Kevin Farzard (who I know almost nothing about, but gather he’s a comedian?) wrote this on Twitter: “I just want one brand to tell me that we are not in this together and their health is our lowest priority”

Steak-umms diligently responded: “Kevin we are not in this together and your health is our lowest priority”

Why is this amusing? Because every other corporation—whose executives surely care less about public health than whatever noble creature runs the Steak-umms Twitter feed—has been saying the opposite: “We are all in this together and your health is our highest priority.”

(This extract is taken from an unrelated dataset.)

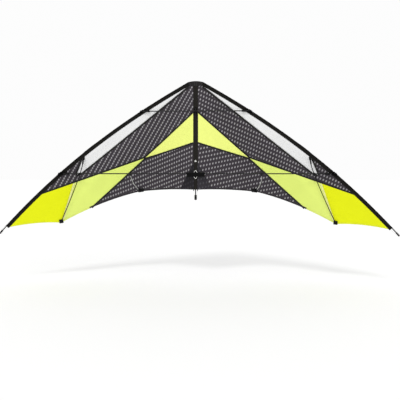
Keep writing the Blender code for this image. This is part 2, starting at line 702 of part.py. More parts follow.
def whisker():
    """The springy rod from the leading edge, past the lower spreader, to the outer sail corner."""
    socket_r, socket_length = WHISKER_SOCKET
    station = le_x(WINDOW_OUTER_Z)
    seam = Vector((sail_edge(station)[0], 0, sail_edge(station)[1]))
    socket_y = -(BAND_HALF + SLEEVE_THICK / 2 + GAP + 0.0008 + socket_r)
    top = Vector((seam.x - WHISKER_SOCKET_INBOARD, socket_y, seam.z + WHISKER_SOCKET_RISE))
    knee = top + WHISKER_KNEE
    way = (knee - top).normalized()
    seat = seat_of(WHISKER_SEAT, WHISKER_FOOT)
    lower = sail_point(*seat) + WHISKER_LAST
    base, foot_way = foot_frame(seat, lower, WHISKER_R)
    start = top + way * (SOCKET_FLOOR + GAP)
    end = base + foot_way * (SOCKET_FLOOR + GAP)
    controls = [top + way * socket_length, knee, lower, end]
    points = rod_points(controls, 14)
    body = cylinder("whisker_socket", top, top + way * socket_length, socket_r, PLASTIC, 12)
    tab_back = -(BAND_HALF + SLEEVE_THICK / 2 + GAP)
    low = (top.x - 0.006, tab_back - 0.0016, top.z - 0.012)
    tab = block("tab", low, (top.x + 0.006, tab_back, top.z + 0.004), PLASTIC)
    boolean(body, [tab], "UNION")
    floor, mouth = top + way * SOCKET_FLOOR, top + way * socket_length * 1.5
    hole_r = WHISKER_R + WHISKER_SLACK
    boolean(body, [cylinder("bore", floor, mouth, hole_r, PLASTIC, 12)], "DIFFERENCE")
    t = float(np.interp(0, [-p.z for p in points], np.linspace(0, 1, len(points))))
    crossing = bezier(controls, t)
    along = (bezier(controls, t + 0.01) - bezier(controls, t - 0.01)).normalized()
    clip_back = crossing.y + WHISKER_R + GAP + CLIP_WALL
    clip = spreader_clip("whisker_clip", crossing.x, clip_back, TUBE_R)
    through = along * CLIP_WIDTH * 2
    hole = cylinder("hole", crossing - through, crossing + through, hole_r, PLASTIC, 12)
    channel = channel_cutters(crossing.x - CLIP_WIDTH, crossing.x + CLIP_WIDTH, 0, TUBE_R)
    boolean(clip, [hole, *channel], "DIFFERENCE")
    return [
        rod("whisker_rod", [start, *points], WHISKER_R, CARBON),
        body,
        clip,
        te_foot("whisker_foot", WHISKER_SEAT, WHISKER_FOOT, base, foot_way, WHISKER_R),
    ]


def end_cap(name, tube_end, way, across, size):
    """A cup over a tube's end, with a slot across its end for a cord. way points out of the tube."""
    radius, length = size
    closed_end = tube_end + way * (GAP + CAP_FLOOR)
    body = cylinder(name, closed_end - way * length, closed_end, radius, PLASTIC)
    bore = tube_bore("bore", tube_end - way * length * 1.5, tube_end + way * GAP, PLASTIC)
    width, depth = CAP_SLOT
    reach = radius * 2
    slot = block("slot", (-reach, -width / 2, -depth), (reach, width / 2, depth), PLASTIC)
    turn = Matrix((across, way.cross(across), way)).transposed().to_4x4()
    slot.data.transform(Matrix.Translation(closed_end) @ turn)
    return boolean(body, [bore, slot], "DIFFERENCE"), closed_end


def tip():
    """The cap on the leading edge tube's outer end and the cord that pulls the sail to it."""
    inner = le_point(STATIONS[-2])
    end = le_point(LE_END_X)
    way = (end - inner).normalized()
    across = Vector((way.z, 0, -way.x))
    cap, cap_end = end_cap("tip_cap", end, way, across, TIP_CAP)
    seam = le_point(SLEEVE_END_X) + way * 0.002
    in_slot = cap_end - way * (CAP_SLOT[1] - CORD_R - GAP)
    clear = TIP_CAP[0] + CORD_R + GAP
    points = [
        seam + across * 0.011,
        seam.lerp(in_slot, 0.5) + across * 0.010,
        in_slot + across * (clear + 0.0012) - way * 0.003,
        in_slot + across * (clear + 0.0004),
        in_slot,
        in_slot - across * (clear + 0.0004),
        in_slot - across * (clear + 0.0004) - way * 0.003,
        seam - across * clear + way * 0.002,
    ]
    return [cap, rod("tip_cord", points, CORD_R, CORD)]


# ---- Centre of the frame ----
def spine():
    """Spine tube, its end cap, its sleeve and the webbing that covers its top."""
    foot = SPINE_FOOT_Z + CAP_FLOOR + GAP
    top = NOSE_Z - SPINE_TOP_DROP
    webbing_foot = NOSE_Z - WEBBING_HEIGHT
    ends = Vector((0, 0, foot)), Vector((0, 0, top))
    tube = straight_tube("spine_tube", *ends, TUBE_R, TUBE_WALL, CARBON)
    cap, _ = end_cap("spine_end_cap", ends[0], DOWN, ACROSS, SPINE_CAP)
    half = SPINE_SLEEVE_HALF - SLEEVE_THICK / 2
    crown = TUBE_R + SLEEVE_SLACK + SLEEVE_THICK
    edge = [(half, 0), (half * 0.66, -0.0008), (TUBE_R * 1.2, -crown * 0.78), (0, -crown)]
    front = edge + [(-x, y) for x, y in edge[2::-1]]
    lens = front + [(x, -y) for x, y in front[-2:0:-1]]
    levels = (TRAILING_Z, 0.2, webbing_foot - GAP)
    sections = [[Vector((x, y, z)) for x, y in lens] for z in levels]
    sleeve = lofted("spine_sleeve", sections, True, SLEEVE_THICK, SLEEVE_CLOTH)
    below, above = UPPER_OPENING
    wide = SPINE_OPENING_HALF_WIDTH
    openings = [
        (UPPER_SPREADER_Z - below, UPPER_SPREADER_Z + above),
        (T_COLLAR_BOTTOM - 0.002, T_COLLAR_TOP + 0.002),
    ]
    cuts = [block("cut", (-wide, -0.02, a), (wide, 0.02, b), SLEEVE_CLOTH) for a, b in openings]
    boolean(sleeve, cuts, "DIFFERENCE")
    low, high = Vector((0, 0, webbing_foot)), Vector((0, 0, NOSE_Z))
    webbing = cylinder("nose_webbing", low, high, SPINE_SLEEVE_HALF, SLEEVE_CLOTH, 20)
    webbing.data.transform(Matrix.Diagonal((*WEBBING_SQUEEZE, 1, 1)))
    pocket = tube_bore("pocket", low + DOWN * 0.01, ends[1] - DOWN * GAP, SLEEVE_CLOTH)
    boolean(webbing, [pocket], "DIFFERENCE")
    return [tube, cap, sleeve, webbing]


def spine_collar(name, bottom, top):
    return cylinder(name, Vector((0, 0, bottom)), Vector((0, 0, top)), COLLAR_R, RUBBER)


def spine_bore():
    return tube_bore("spine_bore", Vector((0, 0, SPINE_FOOT_Z)), Vector((0, 0, NOSE_Z)), RUBBER)


def centre_t():
    """The moulded T on the spine, with a blind socket each side."""
    body = block("centre_t", (-T_HALF, T_FRONT_Y, T_BOTTOM), (T_HALF, T_BACK_Y, T_TOP), RUBBER, 0.0025)
    boolean(body, [spine_collar("collar", T_COLLAR_BOTTOM, T_COLLAR_TOP)], "UNION")
    socket_floor = T_HALF - T_SOCKET_DEPTH
    axis = Vector((0, SPREADER_Y, 0))
    cuts = [spine_bore()]
    for side in (1, -1):
        start, end = axis + ACROSS * side * socket_floor, axis + ACROSS * side * (T_HALF + 0.01)
        cuts.append(tube_bore("socket", start, end, RUBBER))
    return boolean(body, cuts, "DIFFERENCE")


def upper_clip():
    """The clip on the spine that the upper spreader snaps into from the front."""
    reach = UPPER_SPREADER_R + GAP + CLIP_WALL
    z = UPPER_SPREADER_Z
    half_width, half_height = CLIP_HALF
    body = spine_collar("upper_spreader_clip", z - half_height, z + half_height)
    low = (-half_width, SPREADER_Y - UPPER_SPREADER_R - CLIP_LIP, z - reach)
    jaw = block("jaw", low, (half_width, CLIP_BACK_Y, z + reach), RUBBER, 0.0008)
    boolean(body, [jaw], "UNION")
    cuts = [spine_bore(), *channel_cutters(-0.02, 0.02, z, UPPER_SPREADER_R)]
    return boolean(body, cuts, "DIFFERENCE")


def centre_cords():
    """The knot on the spine sleeve, the loop tied over the T, and the cord that tensions the spine."""
    bm = bmesh.new()
    bmesh.ops.create_uvsphere(bm, u_segments=10, v_segments=6, radius=KNOT_R)
    knot_y = -(TUBE_R + SLEEVE_SLACK + 1.5 * SLEEVE_THICK + GAP + KNOT_R)
    bmesh.ops.translate(bm, vec=(0, knot_y, KNOT_Z), verts=bm.verts)
    knot = from_bmesh("spine_knot", bm, CORD)
    x, front = 0.0045, T_FRONT_Y - CORD_R * 2
    near_sleeve = -COLLAR_R - 2 * CORD_R - GAP
    top, bottom = T_TOP + 0.0035, T_BOTTOM - 0.0035
    route = [(near_sleeve, T_TOP + LOOP_RISE), (front + 0.004, top + 0.002), (front, top - 0.006)]
    route += [(front, bottom + 0.006), (front + 0.004, bottom - 0.002)]
    route += [(near_sleeve, T_BOTTOM - LOOP_RISE)]
    loop = rod("centre_loop", [Vector((x, y, z)) for y, z in route], 1.4 * CORD_R, CORD)
    foot, under = TRAILING_Z - CORD_R - GAP, SPINE_FOOT_Z + CAP_SLOT[1] - CORD_R - GAP
    beside = SPINE_CAP[0] + CORD_R + GAP
    leg = [(SPINE_SLEEVE_HALF * 0.76, foot), (beside + 0.001, under + 0.012), (beside + 0.0004, under)]
    half = [Vector((x, 0, z)) for x, z in leg]
    other = [Vector((-p.x, 0, p.z)) for p in reversed(half)]
    tension = rod("spine_tension_cord", [*half, Vector((0, 0, under)), *other], CORD_R, CORD)
    return [knot, loop, tension]


# ---- Spreaders ----
def spreaders():
    """Upper spreader, and the right lower spreader, which is mirrored for the left."""
    z = UPPER_SPREADER_Z
    upper_end = UPPER_FIT_X + ARM_OVERSHOOT - END_WALL - 0.0008
    a, b = Vector((-upper_end, SPREADER_Y, z)), Vector((upper_end, SPREADER_Y, z))
    upper = straight_tube("upper_spreader", a, b, UPPER_SPREADER_R, TUBE_WALL, CARBON)
    lower_end = LOWER_FIT_X + ARM_OVERSHOOT - END_WALL - SPREADER_TRAVEL - 0.0008
    lower_start = T_HALF - T_SOCKET_DEPTH + GAP
    a, b = Vector((lower_start, SPREADER_Y, 0)), Vector((lower_end, SPREADER_Y, 0))
    return upper, straight_tube("lower_spreader", a, b, TUBE_R, TUBE_WALL, CARBON)


# ---- Assembly ----
def parent_empty(name, place):
    empty = bpy.data.objects.new(name, None)
    empty.location = place
    kite.objects.link(empty)
    return empty


def place_under(obj, empty):
    """Parents an object to an empty without moving it."""
    obj.parent = empty
    obj.matrix_parent_inverse = Matrix.Translation(-empty.location)


def shade(obj):
    if obj.type == "MESH":
        obj.data.shade_smooth()
        obj.data.set_sharp_from_angle(angle=math.radians(40))


def mirrored(obj, name):
    """The same piece on the other side of the spine, as its own mesh."""
    mesh = evaluated_mesh(obj)
    mesh.transform(Matrix.Diagonal((-1, 1, 1, 1)))
    mesh.flip_normals()
    return add_object(name, mesh, obj.data.materials[0])


def build():
    centre = spine() + [centre_t(), upper_clip()] + centre_cords()
    upper, lower = spreaders()
    wing = leading_edge() + panels() + [spine_patch()] + standoff() + whisker() + tip()
    bodies = {"centre_frame": (Vector((0, 0, 0)), centre)}
    bodies["upper_spreader_slide"] = (Vector((0, SPREADER_Y, UPPER_SPREADER_Z)), [upper])
    for side, sign in (("left", -1), ("right", 1)):
        pieces = []
        for piece in [*wing, lower]:
            own_name = piece.name
            if side == "left":
                pieces.append(mirrored(piece, "left_" + own_name))
            else:
                piece.name = "right_" + own_name
                pieces.append(piece)
        end_of_t = Vector((sign * T_HALF, SPREADER_Y, 0))
        bodies[side + "_wing_hinge"] = (Vector((0, 0, 0)), pieces[:-1])
        bodies[side + "_lower_spreader_slide"] = (end_of_t, pieces[-1:])
    for name, (place, pieces) in bodies.items():
        empty = parent_empty(name, place)
        for piece in pieces:
            shade(piece)
            place_under(piece, empty)


build()
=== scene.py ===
"""The looks of the delta kite: cloth, stitching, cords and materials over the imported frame.

Same frame as the CAD: metres, +X along the right wing, +Z up the spine, the sail's belly
towards +Y.
"""

import math

import bmesh
import bpy
import numpy as np
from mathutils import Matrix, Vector


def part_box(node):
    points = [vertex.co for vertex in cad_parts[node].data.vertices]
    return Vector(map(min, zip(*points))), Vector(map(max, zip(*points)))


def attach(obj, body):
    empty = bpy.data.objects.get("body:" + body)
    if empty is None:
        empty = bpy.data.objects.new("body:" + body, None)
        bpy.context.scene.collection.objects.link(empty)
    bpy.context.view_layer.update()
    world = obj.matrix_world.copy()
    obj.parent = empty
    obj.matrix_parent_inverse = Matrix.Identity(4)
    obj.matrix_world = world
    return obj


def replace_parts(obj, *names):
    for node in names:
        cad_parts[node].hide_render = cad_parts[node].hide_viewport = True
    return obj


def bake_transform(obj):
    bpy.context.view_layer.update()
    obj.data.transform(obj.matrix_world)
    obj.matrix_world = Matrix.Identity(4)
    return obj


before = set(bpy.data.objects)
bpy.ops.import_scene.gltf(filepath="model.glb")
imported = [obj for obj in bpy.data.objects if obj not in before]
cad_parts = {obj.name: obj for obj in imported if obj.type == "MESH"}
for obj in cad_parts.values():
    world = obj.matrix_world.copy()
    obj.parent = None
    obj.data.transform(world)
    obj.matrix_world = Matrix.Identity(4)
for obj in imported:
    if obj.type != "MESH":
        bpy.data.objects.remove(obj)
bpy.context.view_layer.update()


def box_low(node):
    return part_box(node)[0]


def box_high(node):
    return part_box(node)[1]


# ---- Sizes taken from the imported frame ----
TIP_REACH = 1.100  # half the span, as the frame's leading edge curve is drawn
NOSE_Z = box_high("nose_webbing")[2]
WEBBING_FOOT_Z = box_low("nose_webbing")[2]
SPINE_FOOT_Z = box_low("spine_end_cap")[2]
TRAILING_Z = box_low("spine_sleeve")[2]
UPPER_SPREADER_Z = (box_low("upper_spreader")[2] + box_high("upper_spreader")[2]) / 2
TUBE_R = (box_high("spine_tube")[0] - box_low("spine_tube")[0]) / 2
T_TOP, T_BOTTOM = 0.0070, -0.0160  # heights of the centre T's edges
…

We are so inundated with this saccharine sincerity by advertisers that we learn to tune it out—we have to, or else we’d go crazy and/or bankrupt. But this has an unfortunate side effect: We tune out expressions of caring when they come from other human beings as well.

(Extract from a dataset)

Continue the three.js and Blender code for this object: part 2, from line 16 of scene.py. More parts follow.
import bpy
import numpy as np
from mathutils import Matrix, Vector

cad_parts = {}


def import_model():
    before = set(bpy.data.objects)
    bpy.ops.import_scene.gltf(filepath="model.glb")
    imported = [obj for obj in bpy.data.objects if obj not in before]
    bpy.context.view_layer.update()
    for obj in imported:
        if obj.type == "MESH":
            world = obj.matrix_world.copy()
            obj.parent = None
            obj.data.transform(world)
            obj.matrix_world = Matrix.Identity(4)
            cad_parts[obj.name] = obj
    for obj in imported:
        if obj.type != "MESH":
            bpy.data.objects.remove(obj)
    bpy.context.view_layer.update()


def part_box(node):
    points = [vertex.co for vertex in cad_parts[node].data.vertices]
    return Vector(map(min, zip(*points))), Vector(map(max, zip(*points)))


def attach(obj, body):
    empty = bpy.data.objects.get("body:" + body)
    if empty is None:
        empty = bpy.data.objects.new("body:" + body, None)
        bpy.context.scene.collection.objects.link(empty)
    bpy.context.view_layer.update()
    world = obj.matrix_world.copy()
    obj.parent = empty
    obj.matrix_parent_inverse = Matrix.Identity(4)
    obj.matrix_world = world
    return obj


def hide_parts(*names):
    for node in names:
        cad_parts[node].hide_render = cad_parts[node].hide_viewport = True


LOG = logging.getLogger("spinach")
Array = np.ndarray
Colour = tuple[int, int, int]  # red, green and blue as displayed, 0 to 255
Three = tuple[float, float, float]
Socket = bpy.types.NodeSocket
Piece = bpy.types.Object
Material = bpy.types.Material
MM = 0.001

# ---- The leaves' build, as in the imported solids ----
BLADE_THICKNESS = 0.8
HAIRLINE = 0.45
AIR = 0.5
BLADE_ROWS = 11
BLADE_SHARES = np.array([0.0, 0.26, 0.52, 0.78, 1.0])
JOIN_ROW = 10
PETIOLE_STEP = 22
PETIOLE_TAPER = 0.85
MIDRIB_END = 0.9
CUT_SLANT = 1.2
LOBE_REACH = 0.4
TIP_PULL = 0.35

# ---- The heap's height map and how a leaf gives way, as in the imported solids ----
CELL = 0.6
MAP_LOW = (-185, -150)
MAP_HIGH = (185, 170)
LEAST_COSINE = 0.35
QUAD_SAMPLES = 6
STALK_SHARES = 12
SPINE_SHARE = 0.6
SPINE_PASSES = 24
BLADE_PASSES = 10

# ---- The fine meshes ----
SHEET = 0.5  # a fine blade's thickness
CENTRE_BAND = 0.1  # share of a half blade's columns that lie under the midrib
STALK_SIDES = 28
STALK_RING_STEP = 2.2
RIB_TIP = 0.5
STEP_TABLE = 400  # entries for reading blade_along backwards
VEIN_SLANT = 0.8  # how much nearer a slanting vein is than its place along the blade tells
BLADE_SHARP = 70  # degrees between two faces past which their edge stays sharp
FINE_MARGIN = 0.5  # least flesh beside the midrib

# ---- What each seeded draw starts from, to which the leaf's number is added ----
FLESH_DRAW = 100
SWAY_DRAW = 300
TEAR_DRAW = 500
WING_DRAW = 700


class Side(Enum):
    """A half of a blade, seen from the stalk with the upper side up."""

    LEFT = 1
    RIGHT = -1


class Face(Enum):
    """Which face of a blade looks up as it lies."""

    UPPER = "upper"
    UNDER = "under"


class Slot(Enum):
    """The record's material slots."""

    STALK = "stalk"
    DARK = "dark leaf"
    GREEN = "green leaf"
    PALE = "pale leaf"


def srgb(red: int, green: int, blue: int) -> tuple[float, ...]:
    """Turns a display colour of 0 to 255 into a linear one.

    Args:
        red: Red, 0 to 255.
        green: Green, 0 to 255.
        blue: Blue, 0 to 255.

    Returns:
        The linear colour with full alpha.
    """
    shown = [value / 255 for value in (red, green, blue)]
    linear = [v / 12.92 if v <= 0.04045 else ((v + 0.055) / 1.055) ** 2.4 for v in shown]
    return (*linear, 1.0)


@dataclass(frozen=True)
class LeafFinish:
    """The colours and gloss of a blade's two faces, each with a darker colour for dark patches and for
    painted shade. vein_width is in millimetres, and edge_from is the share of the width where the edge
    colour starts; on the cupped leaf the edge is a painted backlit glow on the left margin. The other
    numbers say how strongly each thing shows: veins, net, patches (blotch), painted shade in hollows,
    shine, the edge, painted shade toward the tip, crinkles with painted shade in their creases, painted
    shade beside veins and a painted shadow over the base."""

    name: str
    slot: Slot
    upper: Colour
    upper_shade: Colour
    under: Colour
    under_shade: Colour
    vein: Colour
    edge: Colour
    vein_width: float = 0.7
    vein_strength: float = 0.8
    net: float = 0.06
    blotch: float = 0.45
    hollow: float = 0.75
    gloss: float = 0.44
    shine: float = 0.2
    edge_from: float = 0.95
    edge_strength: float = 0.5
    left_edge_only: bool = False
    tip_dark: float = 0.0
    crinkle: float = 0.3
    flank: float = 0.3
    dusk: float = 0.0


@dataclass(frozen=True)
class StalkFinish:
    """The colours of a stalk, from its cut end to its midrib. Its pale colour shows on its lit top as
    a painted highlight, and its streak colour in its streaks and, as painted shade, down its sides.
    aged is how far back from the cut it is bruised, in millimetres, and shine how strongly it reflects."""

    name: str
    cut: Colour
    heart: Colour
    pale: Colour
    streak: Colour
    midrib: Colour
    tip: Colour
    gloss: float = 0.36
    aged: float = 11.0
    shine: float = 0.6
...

Therefore let us endeavor to change this, to express our feelings clearly and plainly to those around us, while continuing to shield ourselves from the bullshit of corporations. (I choose that word carefully: These aren’t lies, they’re bullshit. They aren’t false so much as they are utterly detached from truth.) Part of this means endeavoring to be accepting and supportive when others express their feelings to us, not retreating into the comfort of dismissal or sarcasm. Restoring the value of our sincerity will require a concerted effort from many people acting at once.

For this project to succeed, we must learn to make a sharp distinction between the institutions that are trying to extract profits from us and the people who have relationships with us. This is not to say that human beings cannot lie or be manipulative; of course they can. Trust is necessary for all human relationships, but there is such a thing as too much trust. There is a right amount to trust others you do not know, and it is neither complete distrust nor complete trust. Higher levels of trust must be earned.

But at least human beings are not systematically designed to be amoral and manipulative—which corporations are. A corporation exists to do one thing: Maximize profit for its shareholders. Whatever else a corporation is doing, it is in service of that one ultimate end. Corporations can do many good things; but they sort of do it by accident, along the way toward their goal of maximizing profit. And when those good things stop being profitable, they stop doing them. Keep these facts in mind, and you may have an easier time ignoring everything that corporations say without training yourself to tune out all expressions of sincerity.

Then, perhaps one day it won’t feel so uncomfortable to tell people that we care about them.